Começou por sentir um cansaço fora do normal – que não relevou – mas tem noção que os sinais são ténues e facilmente desvalorizados. “Há muitas mulheres a morrer de cancro ginecológico que nem sequer tiveram um diagnóstico. Uma dor de barriga pode ser ignorada porque aparentemente não é motivo para uma mulher ir a correr para o hospital”, defende. A diversidade de sintomas inespecíficos pode ser um dos motivos que explicam que, todos os anos, morram 600 mulheres em Portugal com cancro ginecológico. “No caso do cancro do ovário, se se detecta tarde, pode ter uma evolução galopante.”
Cláudia Fraga era professora de educação física com mestrado na área da saúde, mas a doença antecipou a reforma. Em 2018, teve uma recidiva localizada no intestino, fez quatro cirurgias e actualmente toma 16 comprimidos por dia. “Ao ver mulheres a chorar nas salas de espera das consultas, senti que tinha a obrigação de fazer alguma coisa.” Foi dessa necessidade que surgiu o MOG que ocupa grande parte dos seus dias e que surge como parceiro da campanha da SPO. “Temos recebido muitos contactos por parte de mulheres, nem sempre associadas, porque viram os seus exames e consultas adiados ou cancelados. Isto desenvolve uma enorme ansiedade às doentes, algumas com doença activa e, a maioria, em vigilância”, revela, sublinhando que esta realidade é sobretudo preocupante nos hospitais que estão a trabalhar na linha da frente da Covid-19.

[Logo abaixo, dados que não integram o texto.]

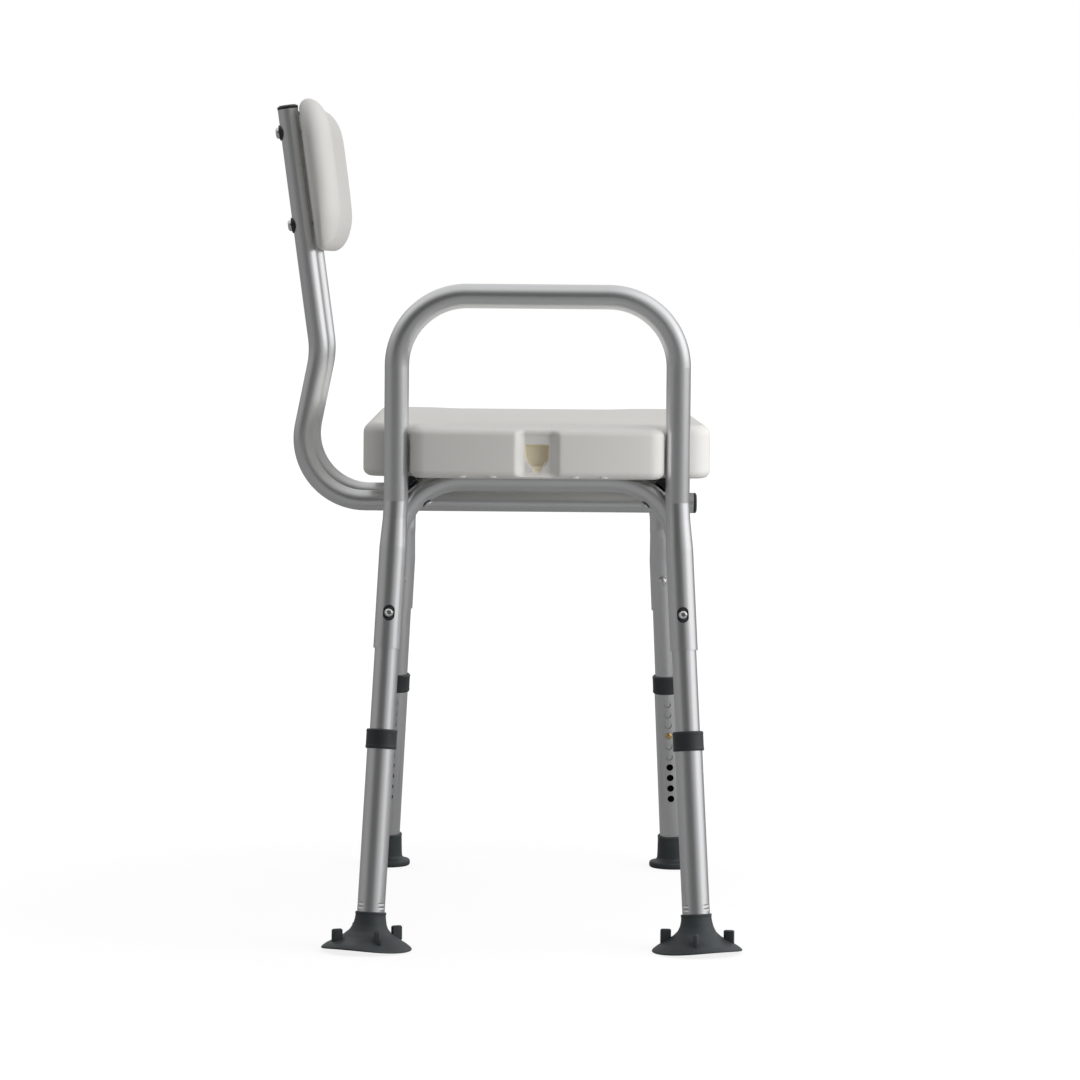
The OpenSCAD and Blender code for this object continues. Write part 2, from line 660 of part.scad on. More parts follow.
arm_frame();
near_bow();
bow_plugs();
bow_bolts();
bow_nuts();
far_leg_frame();
front_rail();
rear_rail();
rail_caps();
rail_saddles();
rail_bolts();
seat();
seat_screws();
back_tube_near();
back_tube_far();
back_saddles();
back_bolts();
front_caps();
top_caps();
backrest();
backrest_screws();
saddle_washers();
upper_leg(1, -1);  // upper_leg_near_front
upper_leg(-1, -1);  // upper_leg_near_rear
upper_leg(1, 1);  // upper_leg_far_front
upper_leg(-1, 1);  // upper_leg_far_rear
lower_leg(1, -1);  // lower_leg_near_front
lower_leg(-1, -1);  // lower_leg_near_rear
lower_leg(1, 1);  // lower_leg_far_front
lower_leg(-1, 1);  // lower_leg_far_rear
collar(1, -1);  // collar_near_front
collar(-1, -1);  // collar_near_rear
collar(1, 1);  // collar_far_front
collar(-1, 1);  // collar_far_rear
button(1, -1);  // button_near_front
button(-1, -1);  // button_near_rear
button(1, 1);  // button_far_front
button(-1, 1);  // button_far_rear
spring(1, -1);  // spring_near_front
spring(-1, -1);  // spring_near_rear
spring(1, 1);  // spring_far_front
spring(-1, 1);  // spring_far_rear
leg_bolts();
leg_nuts();
suction_foot_front();
suction_foot_rear();
rubber_tip_front();
rubber_tip_rear();
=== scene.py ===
import json
import math

import bmesh
import bpy
from mathutils import Euler, Matrix, Vector


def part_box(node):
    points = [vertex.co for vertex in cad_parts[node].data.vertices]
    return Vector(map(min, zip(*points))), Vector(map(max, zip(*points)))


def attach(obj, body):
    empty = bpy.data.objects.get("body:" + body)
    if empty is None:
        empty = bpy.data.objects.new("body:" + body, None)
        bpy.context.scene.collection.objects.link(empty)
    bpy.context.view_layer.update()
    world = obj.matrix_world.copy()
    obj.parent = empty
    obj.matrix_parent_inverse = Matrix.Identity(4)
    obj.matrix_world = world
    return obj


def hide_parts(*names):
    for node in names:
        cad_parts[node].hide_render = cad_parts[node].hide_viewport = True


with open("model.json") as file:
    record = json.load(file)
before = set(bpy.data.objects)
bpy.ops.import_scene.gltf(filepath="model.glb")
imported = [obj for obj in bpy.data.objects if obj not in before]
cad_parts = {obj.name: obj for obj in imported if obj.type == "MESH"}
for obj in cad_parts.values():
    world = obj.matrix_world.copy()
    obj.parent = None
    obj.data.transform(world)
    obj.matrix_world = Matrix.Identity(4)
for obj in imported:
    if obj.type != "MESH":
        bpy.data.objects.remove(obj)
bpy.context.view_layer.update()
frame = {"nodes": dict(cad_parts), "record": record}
nodes = frame["nodes"]
scene = bpy.context.scene
scene.view_settings.view_transform = "Standard"
MM = 0.001


# ---- node helpers ----
class Graph:
    """Small wrapper that builds one node tree."""

    def __init__(self, tree):
        self.tree = tree
        tree.nodes.clear()

    def new(self, kind, inputs=None, **props):
        node = self.tree.nodes.new(kind)
        for key, value in props.items():
            setattr(node, key, value)
        for key, value in (inputs or {}).items():
            if isinstance(value, bpy.types.NodeSocket):
                self.tree.links.new(value, node.inputs[key])
            else:
                node.inputs[key].default_value = value
        return node

    def math(self, op, a, b=0.0, c=0.0):
        return self.new("ShaderNodeMath", {0: a, 1: b, 2: c}, operation=op).outputs[0]

    def dot(self, a, b):
        return self.new("ShaderNodeVectorMath", {0: a, 1: b}, operation="DOT_PRODUCT").outputs["Value"]

    def ramp(self, fac, stops):
        node = self.new("ShaderNodeValToRGB", {"Fac": fac})
        elements = node.color_ramp.elements
        while len(elements) < len(stops):
            elements.new(0.5)
        for element, (at, colour) in zip(elements, stops):
            element.position = at
            element.color = (*colour, 1)
        return node.outputs["Color"]

    def smooth(self, value, low, high, out_low=0.0, out_high=1.0):
        node = self.new("ShaderNodeMapRange", {
            "Value": value, "From Min": low, "From Max": high, "To Min": out_low, "To Max": out_high
        }, interpolation_type="SMOOTHSTEP")
        return node.outputs["Result"]


def material(name):
    mat = bpy.data.materials.new(name)
    mat.use_nodes = True
    g = Graph(mat.node_tree)
    bsdf = g.new("ShaderNodeBsdfPrincipled")
    g.new("ShaderNodeOutputMaterial", {"Surface": bsdf.outputs[0]})
    return mat, g, bsdf


def noise(g, coords, scale, detail):
    return g.new("ShaderNodeTexNoise", {"Vector": coords, "Scale": scale, "Detail": detail}).outputs["Fac"]


def bump(g, bsdf, height, distance, strength):
    node = g.new("ShaderNodeBump", {"Height": height, "Distance": distance, "Strength": strength})
    g.tree.links.new(node.outputs[0], bsdf.inputs["Normal"])


# metres from a lower leg's middle line: painted shade makes the bore dark up to the first, and leaves the wall bright
# from the second
BORE_FULL_SHADE_R, BORE_NO_SHADE_R = 0.0131, 0.0136


def aluminium(name="satin_aluminium", line=None):
    """line is a point and a direction: near that line, inside a tube's wall, the metal is darkened by painted shade.
    """
    mat, g, bsdf = material(name)
    coords = g.new("ShaderNodeTexCoord").outputs["Object"]
    grain = noise(g, coords, 1500, 2)
    cloud = noise(g, coords, 14, 2)
    tint = g.ramp(cloud, [(0.3, (0.765, 0.77, 0.78)), (0.7, (0.785, 0.79, 0.80))])
    if line:
        off = g.new("ShaderNodeVectorMath", {0: coords, 1: line[0]}, operation="SUBTRACT").outputs["Vector"]
        off = g.new("ShaderNodeVectorMath", {0: off, 1: line[1]}, operation="CROSS_PRODUCT").outputs["Vector"]
        off = g.new("ShaderNodeVectorMath", {0: off}, operation="LENGTH").outputs["Value"]
        # painted shade: the base colour inside the bore falls nearly to black
        shade = g.smooth(off, BORE_FULL_SHADE_R, BORE_NO_SHADE_R, 0.02, 1.0)
        tint = g.new("ShaderNodeVectorMath", {0: tint, "Scale": shade}, operation="SCALE").outputs["Vector"]
    g.tree.links.new(tint, bsdf.inputs["Base Color"])
    g.tree.links.new(g.math("MULTIPLY_ADD", grain, 0.05, 0.28), bsdf.inputs["Roughness"])
    bsdf.inputs["Metallic"].default_value = 1.0
    bump(g, bsdf, grain, 0.00001, 0.15)
    return mat


def moulded(name, low, high):
    """Fine-grained matte plastic that drifts between two colours."""
    mat, g, bsdf = material(name)
    coords = g.new("ShaderNodeTexCoord").outputs["Object"]
    grain = noise(g, coords, 1100, 3)
    cloud = noise(g, coords, 9, 2)
    tint = g.ramp(cloud, [(0.3, low), (0.7, high)])
    g.tree.links.new(tint, bsdf.inputs["Base Color"])
    bsdf.inputs["Roughness"].default_value = 0.45
    bump(g, bsdf, grain, 0.00006, 0.25)
    return mat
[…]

E, apesar de as pessoas com cancro terem um sistema imunitário mais debilitado, Ana Raimundo apela a que “não tenham medo” de se dirigirem às unidades de saúde. “Não desistam porque a pandemia vai passar e a vida vai continuar. Os sistemas de saúde organizaram circuitos que separam a assistência a doentes Covid e a outros doentes. Depois da avaliação de um médico, se o mesmo considerar que são necessários exames complementares de diagnóstico, devem fazê-los de imediato até porque o agendamento dos mesmos também está atrasado”, defende.
Nesta campanha, a SPO reforça ainda a necessidade de continuar a encontrar alternativas e mecanismos de resposta para os doentes oncológicos e de haver uma maior adesão aos rastreios do cancro ao longo do ano de 2021. Uma das formas de responder passa pela realização de teleconsulta ou vídeoconsulta. E a posição da SPO é muito clara quanto à sua relevância nesta fase. “A maioria dos médicos oncologistas defende a realização de teleconsultas desde que isso não prejudique o seguimento e o tratamento do doente. É perfeitamente possível realizar uma teleconsulta ou videoconsulta nos casos de consultas de avaliação de toxicidade e de follow-up.” Se na teleconsulta se verificar que há algo que merece ser investigado é sugerida a marcação de uma nova consulta presencial”.
Quanto ao futuro, a presidente da SPO não consegue antecipar metas muito positivas para o ano de 2021. “Não vejo que os próximos meses, até meio do ano, possam ser muito fáceis para responder àquilo que ficou para trás. Julgo que deveria ter existido um plano para os doentes oncológicos porque as listas de espera que já existiam vão continuar a aumentar. Penso que não vai ser possível recuperar tão rapidamente”, conclui.